In frequently emotional testimony, investors recounted how Reynolds called them repeatedly and lured them with guarantees of safety, telling them their investments would be insured by Lloyds of London--a claim that the insurance company refuted in court. One witness tearfully testified that Reynolds even accompanied her to her bank to watch her withdraw funds to put in his investment program.

After receiving investors' money, Reynolds would send them phony account statements saying they had earned large profits, prosecutors and witnesses said. But instead of investing the money as promised, they said, Reynolds spent most of it on business and personal expenses such as radio and television time, gambling, gifts, parties--even hair and nail appointments for his wife.

Few investors ever received any profits from Reynolds, and most are still trying to get their original investments back, prosecutors said. One woman testified that the money she lost was her son's college fund. Another investor said he couldn't afford to pay for his father's funeral. Yet another said that for a while he called Reynolds' office 100 times a day, trying to get his money back. Reynolds finally sent him a check, but it bounced.

In addition to the fraud charges, Reynolds was found guilty of two counts of witness tampering for his attempts to persuade a witness to destroy a telegram that had been subpoenaed by a grand jury. The telegram was addressed to Reynolds and identified the sender as a Swiss bank. It referred to an account at the bank in Reynolds' name.

But the bank did not exist, prosecutors said, and the telegram had not been sent from Switzerland, but from Glendale, where Reynolds was living at the time. Prosecutors said that in 1987 Reynolds gave the telegram to an investor whom Reynolds owes more than $100,000, to persuade her that he had enough money to pay her.

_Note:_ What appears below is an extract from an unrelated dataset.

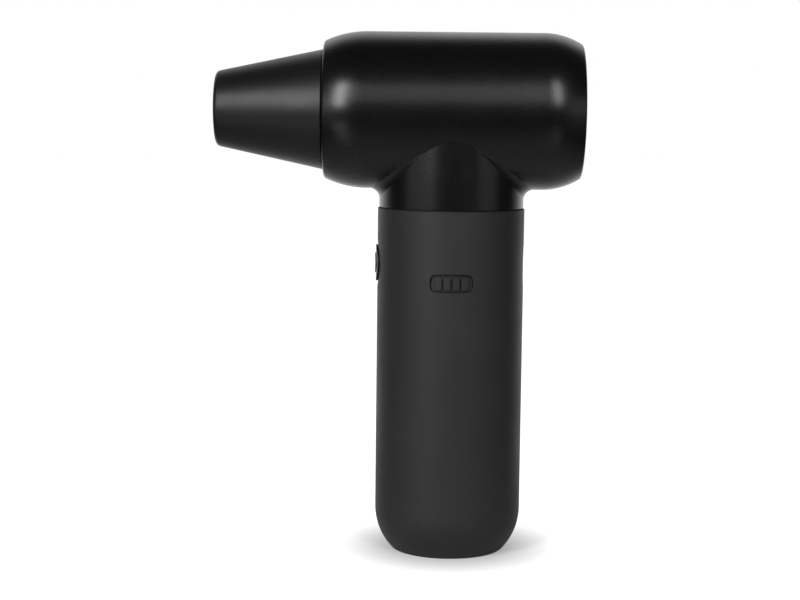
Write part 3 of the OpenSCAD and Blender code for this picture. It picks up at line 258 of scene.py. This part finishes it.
def paint_nodes(materials):
    """Gives each CAD node the material of its slot."""
    slots = {row["node"]: row["material_slot"] for row in frame["record"]["subparts"]}
    for name, node in frame["nodes"].items():
        node.data.materials.clear()
        node.data.materials.append(materials[slots[name]])


# ---------------------------------------------------------------- lamps

LAMP_CENTRE = Vector((0.0, 0.0, 0.12))   # what the lamps stand round and face

# Name, azimuth and elevation in degrees, distance, (width, height), watts.
LAMPS = (
    ("softbox_left", -34, 22, 1.2, (0.21, 0.66), 9.6),
    ("softbox_right", 23, 28, 1.2, (0.22, 0.64), 4.8),
    ("softbox_front", 0, 26, 1.3, (1.2, 0.56), 3.0),
    ("fill_left", -59, 8, 1.3, (0.8, 0.5), 1.4),
    ("fill_right", 57, 7, 1.3, (0.8, 0.5), 1.1),
    ("softbox_back", 180, 42, 1.3, (1.2, 0.5), 0.7),
)


def polar(azimuth, elevation, distance):
    """A place seen from the lamps' centre: azimuth 0 is towards the camera,
    positive to the right."""
    a, e = math.radians(azimuth), math.radians(elevation)
    return LAMP_CENTRE + distance * Vector((
        math.sin(a) * math.cos(e), -math.cos(a) * math.cos(e), math.sin(e)))


def add_area(name, place, size, power):
    """A softbox at a place, facing the lamps' centre and unseen by the camera."""
    data = bpy.data.lights.new(name, "AREA")
    data.shape = "RECTANGLE"
    data.size, data.size_y = size
    data.energy = power
    light = bpy.data.objects.new(name, data)
    light.location = place
    light.visible_camera = False
    light.rotation_euler = (LAMP_CENTRE - place).to_track_quat("-Z", "Y").to_euler()
    bpy.context.scene.collection.objects.link(light)


def add_lights():
    """Two tall softboxes, a wide dim one and two low fills in front, and one high behind."""
    for name, azimuth, elevation, distance, size, power in LAMPS:
        add_area(name, polar(azimuth, elevation, distance), size, power)


# ---------------------------------------------------------------- backdrop
# The camera sees floor and world white, but for a painted shade on the floor
# round the base. To the object the world is a bright backdrop behind it and a dim
# room in front, and the floor shows the foot of that backdrop in mirror and
# transmitted rays as a painted glow, over painted paper that darkens further out.

BACKDROP_EDGE = (0.33, 0.85)   # how far back a direction points where the
                               # backdrop begins, and where it is full
ROOM_DIM = 0.06                # light of the room, where the backdrop is 1
CEILING_EDGE = (0.3, 0.9)      # how far up a direction points where the light
                               # begins to fall, and where it is lowest
CEILING_DIM = 0.68             # share of the light that is left there

# Reaches are distances from the origin, in metres.
FLOOR_HALF = 3.0
FLOOR_DARK = (0.43, 0.43, 0.43, 1.0)
FLOOR_LIGHT = (0.47, 0.47, 0.47, 1.0)
FLOOR_GRAIN = (900.0, 2.0, 0.5)
FLOOR_ROUGH = 0.2
FLOOR_SHINE = 0.5              # specular level of the floor in mirror rays
PAINTED_SHADE_REACH = (0.012, 0.051)   # painted shade: the camera sees the floor dimmer within this
PAINTED_SHADE_LEVEL = 0.22             # strength of its emission in the middle, where the painted shade is deepest
MIRROR_REACH = (0.03, 0.3)     # in mirror rays the paper is painted darker over this
MIRROR_PAINTED_FALLOFF = (0.7, 0.05)     # its painted grey near the object, and further out
GLOW_REACH = (0.0, 0.35)       # in mirror rays the painted glow of the backdrop rises over this


def make_floor_paper():
    """Pale paper under the lamps, which glows white to the camera outside a soft shade
    round the middle, mostly painted and partly cast, and in mirror rays is painted
    light near the middle and dark further out, and glows behind as a painted
    reflection of the backdrop."""
    s = Shader("floor_paper")
    tree = s.tree
    grain = s.noise(*FLOOR_GRAIN)
    parts = s.add("ShaderNodeSeparateXYZ")
    s.join(s.place, parts.inputs["Vector"])
    length = s.add("ShaderNodeVectorMath", operation="LENGTH")
    s.join(s.place, length.inputs["Vector"])
    reach = length.outputs["Value"]
    path = s.add("ShaderNodeLightPath")
    glossy = path.outputs["Is Glossy Ray"]

    # To the lamps this is the paper's own grain. In mirror rays the grey is painted, light
    # near the middle and dark further out.
    paper = s.add("ShaderNodeMix", data_type="RGBA")
    s.join(glossy, paper.inputs["Factor"])
    s.join(s.tint(grain, FLOOR_DARK, FLOOR_LIGHT), paper.inputs["A"])
    s.join(map_range(tree, reach, MIRROR_REACH, *MIRROR_PAINTED_FALLOFF), paper.inputs["B"])
    s.join(paper.outputs["Result"], s.bsdf.inputs["Base Color"])
    s.bsdf.inputs["Roughness"].default_value = FLOOR_ROUGH
    s.join(map_range(tree, glossy, (0.0, 1.0), 0.0, FLOOR_SHINE),
           s.bsdf.inputs["Specular IOR Level"])

    # Painted shade: to the camera the floor's emission is dimmer near the middle, and the
    # real cast shadow only adds to it.
    seen_with_painted_shade = combine(tree, "MULTIPLY", path.outputs["Is Camera Ray"],
                   map_range(tree, reach, PAINTED_SHADE_REACH, PAINTED_SHADE_LEVEL, 1.0))
    mirror_ray = combine(tree, "MAXIMUM", glossy, path.outputs["Is Transmission Ray"])
    # Painted reflection: in mirror rays the floor glows behind the object, rising from
    # nothing at the middle.
    behind = combine(tree, "DIVIDE", parts.outputs["Y"], reach)
    glow = combine(tree, "MULTIPLY", map_range(tree, behind, BACKDROP_EDGE, 0.0, 1.0),
                   map_range(tree, reach, GLOW_REACH, 0.0, 1.0))
    painted_backdrop_reflection = combine(tree, "MULTIPLY", mirror_ray, glow)
    s.bsdf.inputs["Emission Color"].default_value = (1, 1, 1, 1)
    s.join(combine(tree, "ADD", seen_with_painted_shade, painted_backdrop_reflection), s.bsdf.inputs["Emission Strength"])
    return s.material


def add_floor():
    """A pale floor: white to the camera, with a soft shade round the grip's base, mostly
    painted and partly its cast shadow.
    """
    mesh = bpy.data.meshes.new("floor")
    half = FLOOR_HALF
    mesh.from_pydata([(-half, -half, 0), (half, -half, 0), (half, half, 0), (-half, half, 0)],
                     [], [(0, 1, 2, 3)])
    floor = bpy.data.objects.new("floor", mesh)
    bpy.context.scene.collection.objects.link(floor)
    mesh.materials.append(make_floor_paper())


def add_world():
    """White to the camera; for the object a white backdrop behind and a dim room in front."""
    world = bpy.data.worlds.new("studio")
    bpy.context.scene.world = world
    world.use_nodes = True
    tree = world.node_tree
    tree.nodes.clear()
    path = tree.nodes.new("ShaderNodeLightPath")
    place = tree.nodes.new("ShaderNodeTexCoord")
    parts = tree.nodes.new("ShaderNodeSeparateXYZ")
    tree.links.new(place.outputs["Generated"], parts.inputs["Vector"])
    room = combine(tree, "MULTIPLY",
                   map_range(tree, parts.outputs["Y"], BACKDROP_EDGE, ROOM_DIM, 1.0),
                   map_range(tree, parts.outputs["Z"], CEILING_EDGE, 1.0, CEILING_DIM))
    light = combine(tree, "MAXIMUM", path.outputs["Is Camera Ray"], room)
    shade = tree.nodes.new("ShaderNodeBackground")
    shade.inputs["Color"].default_value = (1, 1, 1, 1)
    tree.links.new(light, shade.inputs["Strength"])
    out = tree.nodes.new("ShaderNodeOutputWorld")
    tree.links.new(shade.outputs["Background"], out.inputs["Surface"])


# ---------------------------------------------------------------- scene

bpy.context.scene.view_settings.view_transform = "Standard"
add_camera()
paint_nodes(make_materials())
add_lights()
add_floor()
add_world()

Throughout the trial, Judge Real repeatedly admonished defense attorney Balaban not to introduce evidence to the jury that Real had ruled inadmissible and to stop arguing the judge's rulings in front of the jury. At one point, Real shouted, "This is not 'L.A. Law,' Mr. Balaban."

Later, when Balaban refused to directly answer a question from the judge, Real ordered Balaban handcuffed. But Balaban relented, and Real had the manacles removed.